The task –
Repeat the listing below in full, exactly as it stands.

*** Recorded data

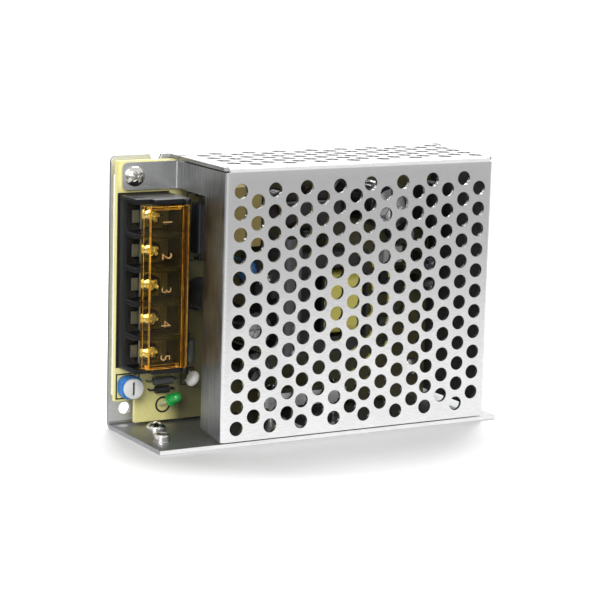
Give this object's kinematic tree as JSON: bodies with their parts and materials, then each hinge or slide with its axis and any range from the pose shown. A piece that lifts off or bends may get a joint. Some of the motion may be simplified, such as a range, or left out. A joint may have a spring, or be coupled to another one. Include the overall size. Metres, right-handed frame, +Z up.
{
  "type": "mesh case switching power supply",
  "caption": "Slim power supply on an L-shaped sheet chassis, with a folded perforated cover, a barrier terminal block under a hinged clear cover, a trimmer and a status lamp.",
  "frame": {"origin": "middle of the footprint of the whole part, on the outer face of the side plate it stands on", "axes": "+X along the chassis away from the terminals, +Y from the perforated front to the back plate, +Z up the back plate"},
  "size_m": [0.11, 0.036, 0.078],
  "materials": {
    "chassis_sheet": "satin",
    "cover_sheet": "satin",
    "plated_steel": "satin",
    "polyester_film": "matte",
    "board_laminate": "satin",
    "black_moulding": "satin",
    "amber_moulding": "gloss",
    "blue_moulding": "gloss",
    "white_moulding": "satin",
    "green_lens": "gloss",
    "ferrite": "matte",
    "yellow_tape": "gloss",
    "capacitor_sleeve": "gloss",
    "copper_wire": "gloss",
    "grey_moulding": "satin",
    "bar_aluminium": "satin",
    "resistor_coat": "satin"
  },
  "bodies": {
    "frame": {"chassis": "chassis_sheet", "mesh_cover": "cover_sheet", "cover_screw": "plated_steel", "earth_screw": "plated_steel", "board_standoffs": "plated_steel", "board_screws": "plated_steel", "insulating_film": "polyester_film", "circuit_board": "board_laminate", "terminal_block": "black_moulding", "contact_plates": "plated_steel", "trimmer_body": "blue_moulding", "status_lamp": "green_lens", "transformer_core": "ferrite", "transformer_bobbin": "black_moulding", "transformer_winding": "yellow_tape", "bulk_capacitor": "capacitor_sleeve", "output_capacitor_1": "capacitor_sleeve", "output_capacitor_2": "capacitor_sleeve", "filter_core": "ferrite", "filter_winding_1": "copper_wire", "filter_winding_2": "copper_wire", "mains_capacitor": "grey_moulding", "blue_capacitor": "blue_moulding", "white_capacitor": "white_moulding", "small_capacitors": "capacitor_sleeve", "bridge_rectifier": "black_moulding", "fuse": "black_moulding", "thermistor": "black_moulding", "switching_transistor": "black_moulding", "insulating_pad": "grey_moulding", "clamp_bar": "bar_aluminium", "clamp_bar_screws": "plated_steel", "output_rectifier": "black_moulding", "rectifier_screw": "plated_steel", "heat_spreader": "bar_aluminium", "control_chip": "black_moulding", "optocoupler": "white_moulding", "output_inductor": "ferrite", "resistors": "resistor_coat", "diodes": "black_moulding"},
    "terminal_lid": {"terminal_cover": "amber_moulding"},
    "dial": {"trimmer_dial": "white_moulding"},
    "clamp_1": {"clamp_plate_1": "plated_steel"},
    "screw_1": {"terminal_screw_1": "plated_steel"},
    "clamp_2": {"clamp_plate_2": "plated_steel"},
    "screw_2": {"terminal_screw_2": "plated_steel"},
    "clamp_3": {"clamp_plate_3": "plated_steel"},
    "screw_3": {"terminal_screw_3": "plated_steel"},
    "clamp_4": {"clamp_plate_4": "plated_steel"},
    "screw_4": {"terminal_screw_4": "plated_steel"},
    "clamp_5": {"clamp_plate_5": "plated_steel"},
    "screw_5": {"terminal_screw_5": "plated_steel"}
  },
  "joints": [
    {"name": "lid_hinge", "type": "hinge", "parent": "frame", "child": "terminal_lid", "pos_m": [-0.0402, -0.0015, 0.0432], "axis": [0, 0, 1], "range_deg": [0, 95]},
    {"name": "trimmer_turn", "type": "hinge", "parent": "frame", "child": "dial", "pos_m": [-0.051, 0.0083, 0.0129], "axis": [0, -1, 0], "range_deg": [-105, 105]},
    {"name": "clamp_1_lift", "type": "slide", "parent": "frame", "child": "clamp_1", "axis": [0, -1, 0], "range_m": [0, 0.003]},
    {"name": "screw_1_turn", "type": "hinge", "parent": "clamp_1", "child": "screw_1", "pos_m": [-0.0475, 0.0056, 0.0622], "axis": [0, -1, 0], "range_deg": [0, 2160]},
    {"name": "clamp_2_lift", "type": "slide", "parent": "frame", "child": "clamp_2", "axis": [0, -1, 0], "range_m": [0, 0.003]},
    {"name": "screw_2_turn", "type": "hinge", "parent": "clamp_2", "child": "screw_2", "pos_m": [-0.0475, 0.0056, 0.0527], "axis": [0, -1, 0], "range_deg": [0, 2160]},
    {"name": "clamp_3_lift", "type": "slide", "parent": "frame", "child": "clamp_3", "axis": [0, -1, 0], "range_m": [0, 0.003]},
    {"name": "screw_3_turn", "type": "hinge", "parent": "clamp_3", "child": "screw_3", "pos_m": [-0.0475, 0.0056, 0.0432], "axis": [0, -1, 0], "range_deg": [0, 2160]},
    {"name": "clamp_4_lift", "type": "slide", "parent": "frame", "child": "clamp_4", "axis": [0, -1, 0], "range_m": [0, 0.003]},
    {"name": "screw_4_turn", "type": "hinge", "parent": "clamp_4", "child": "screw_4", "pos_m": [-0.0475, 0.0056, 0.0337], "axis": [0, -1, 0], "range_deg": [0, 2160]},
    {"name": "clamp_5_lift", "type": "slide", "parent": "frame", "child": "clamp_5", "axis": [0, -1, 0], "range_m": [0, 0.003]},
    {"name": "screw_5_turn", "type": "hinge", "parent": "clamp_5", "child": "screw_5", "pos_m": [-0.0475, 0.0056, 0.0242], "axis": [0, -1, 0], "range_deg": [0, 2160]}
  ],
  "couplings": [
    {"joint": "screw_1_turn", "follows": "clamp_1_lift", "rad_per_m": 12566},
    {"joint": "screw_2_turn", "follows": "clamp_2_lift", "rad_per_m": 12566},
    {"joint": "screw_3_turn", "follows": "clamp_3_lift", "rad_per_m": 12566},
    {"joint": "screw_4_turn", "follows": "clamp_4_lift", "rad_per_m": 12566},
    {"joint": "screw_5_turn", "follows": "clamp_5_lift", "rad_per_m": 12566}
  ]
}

******

Result below –
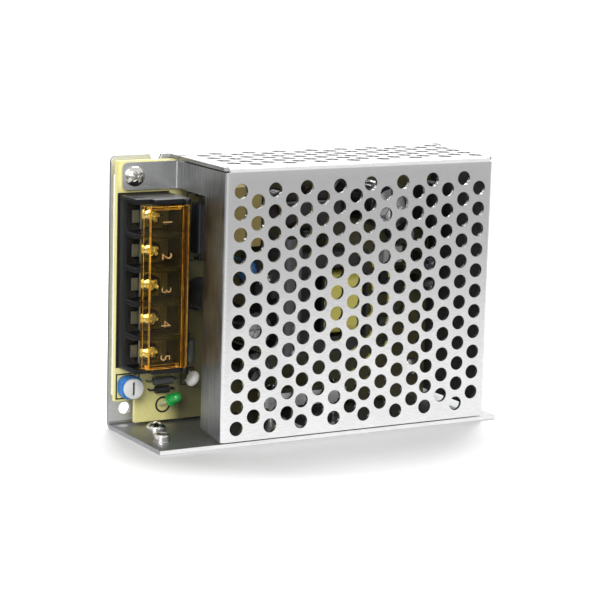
Give this object's kinematic tree as JSON: bodies with their parts and materials, then each hinge or slide with its axis and any range from the pose shown. A piece that lifts off or bends may get a joint. Some of the motion may be simplified, such as a range, or left out. A joint may have a spring, or be coupled to another one. Include the overall size. Metres, right-handed frame, +Z up.
{
  "type": "mesh case switching power supply",
  "caption": "Slim power supply on an L-shaped sheet chassis, with a folded perforated cover, a barrier terminal block under a hinged clear cover, a trimmer and a status lamp.",
  "frame": {"origin": "middle of the footprint of the whole part, on the outer face of the side plate it stands on", "axes": "+X along the chassis away from the terminals, +Y from the perforated front to the back plate, +Z up the back plate"},
  "size_m": [0.11, 0.036, 0.078],
  "materials": {
    "chassis_sheet": "satin",
    "cover_sheet": "satin",
    "plated_steel": "satin",
    "polyester_film": "matte",
    "board_laminate": "satin",
    "black_moulding": "satin",
    "amber_moulding": "gloss",
    "blue_moulding": "gloss",
    "white_moulding": "satin",
    "green_lens": "gloss",
    "ferrite": "matte",
    "yellow_tape": "gloss",
    "capacitor_sleeve": "gloss",
    "copper_wire": "gloss",
    "grey_moulding": "satin",
    "bar_aluminium": "satin",
    "resistor_coat": "satin"
  },
  "bodies": {
    "frame": {"chassis": "chassis_sheet", "mesh_cover": "cover_sheet", "cover_screw": "plated_steel", "earth_screw": "plated_steel", "board_standoffs": "plated_steel", "board_screws": "plated_steel", "insulating_film": "polyester_film", "circuit_board": "board_laminate", "terminal_block": "black_moulding", "contact_plates": "plated_steel", "trimmer_body": "blue_moulding", "status_lamp": "green_lens", "transformer_core": "ferrite", "transformer_bobbin": "black_moulding", "transformer_winding": "yellow_tape", "bulk_capacitor": "capacitor_sleeve", "output_capacitor_1": "capacitor_sleeve", "output_capacitor_2": "capacitor_sleeve", "filter_core": "ferrite", "filter_winding_1": "copper_wire", "filter_winding_2": "copper_wire", "mains_capacitor": "grey_moulding", "blue_capacitor": "blue_moulding", "white_capacitor": "white_moulding", "small_capacitors": "capacitor_sleeve", "bridge_rectifier": "black_moulding", "fuse": "black_moulding", "thermistor": "black_moulding", "switching_transistor": "black_moulding", "insulating_pad": "grey_moulding", "clamp_bar": "bar_aluminium", "clamp_bar_screws": "plated_steel", "output_rectifier": "black_moulding", "rectifier_screw": "plated_steel", "heat_spreader": "bar_aluminium", "control_chip": "black_moulding", "optocoupler": "white_moulding", "output_inductor": "ferrite", "resistors": "resistor_coat", "diodes": "black_moulding"},
    "terminal_lid": {"terminal_cover": "amber_moulding"},
    "dial": {"trimmer_dial": "white_moulding"},
    "clamp_1": {"clamp_plate_1": "plated_steel"},
    "screw_1": {"terminal_screw_1": "plated_steel"},
    "clamp_2": {"clamp_plate_2": "plated_steel"},
    "screw_2": {"terminal_screw_2": "plated_steel"},
    "clamp_3": {"clamp_plate_3": "plated_steel"},
    "screw_3": {"terminal_screw_3": "plated_steel"},
    "clamp_4": {"clamp_plate_4": "plated_steel"},
    "screw_4": {"terminal_screw_4": "plated_steel"},
    "clamp_5": {"clamp_plate_5": "plated_steel"},
    "screw_5": {"terminal_screw_5": "plated_steel"}
  },
  "joints": [
    {"name": "lid_hinge", "type": "hinge", "parent": "frame", "child": "terminal_lid", "pos_m": [-0.0402, -0.0015, 0.0432], "axis": [0, 0, 1], "range_deg": [0, 95]},
    {"name": "trimmer_turn", "type": "hinge", "parent": "frame", "child": "dial", "pos_m": [-0.051, 0.0083, 0.0129], "axis": [0, -1, 0], "range_deg": [-105, 105]},
    {"name": "clamp_1_lift", "type": "slide", "parent": "frame", "child": "clamp_1", "axis": [0, -1, 0], "range_m": [0, 0.003]},
    {"name": "screw_1_turn", "type": "hinge", "parent": "clamp_1", "child": "screw_1", "pos_m": [-0.0475, 0.0056, 0.0622], "axis": [0, -1, 0], "range_deg": [0, 2160]},
    {"name": "clamp_2_lift", "type": "slide", "parent": "frame", "child": "clamp_2", "axis": [0, -1, 0], "range_m": [0, 0.003]},
    {"name": "screw_2_turn", "type": "hinge", "parent": "clamp_2", "child": "screw_2", "pos_m": [-0.0475, 0.0056, 0.0527], "axis": [0, -1, 0], "range_deg": [0, 2160]},
    {"name": "clamp_3_lift", "type": "slide", "parent": "frame", "child": "clamp_3", "axis": [0, -1, 0], "range_m": [0, 0.003]},
    {"name": "screw_3_turn", "type": "hinge", "parent": "clamp_3", "child": "screw_3", "pos_m": [-0.0475, 0.0056, 0.0432], "axis": [0, -1, 0], "range_deg": [0, 2160]},
    {"name": "clamp_4_lift", "type": "slide", "parent": "frame", "child": "clamp_4", "axis": [0, -1, 0], "range_m": [0, 0.003]},
    {"name": "screw_4_turn", "type": "hinge", "parent": "clamp_4", "child": "screw_4", "pos_m": [-0.0475, 0.0056, 0.0337], "axis": [0, -1, 0], "range_deg": [0, 2160]},
    {"name": "clamp_5_lift", "type": "slide", "parent": "frame", "child": "clamp_5", "axis": [0, -1, 0], "range_m": [0, 0.003]},
    {"name": "screw_5_turn", "type": "hinge", "parent": "clamp_5", "child": "screw_5", "pos_m": [-0.0475, 0.0056, 0.0242], "axis": [0, -1, 0], "range_deg": [0, 2160]}
  ],
  "couplings": [
    {"joint": "screw_1_turn", "follows": "clamp_1_lift", "rad_per_m": 12566},
    {"joint": "screw_2_turn", "follows": "clamp_2_lift", "rad_per_m": 12566},
    {"joint": "screw_3_turn", "follows": "clamp_3_lift", "rad_per_m": 12566},
    {"joint": "screw_4_turn", "follows": "clamp_4_lift", "rad_per_m": 12566},
    {"joint": "screw_5_turn", "follows": "clamp_5_lift", "rad_per_m": 12566}
  ]
}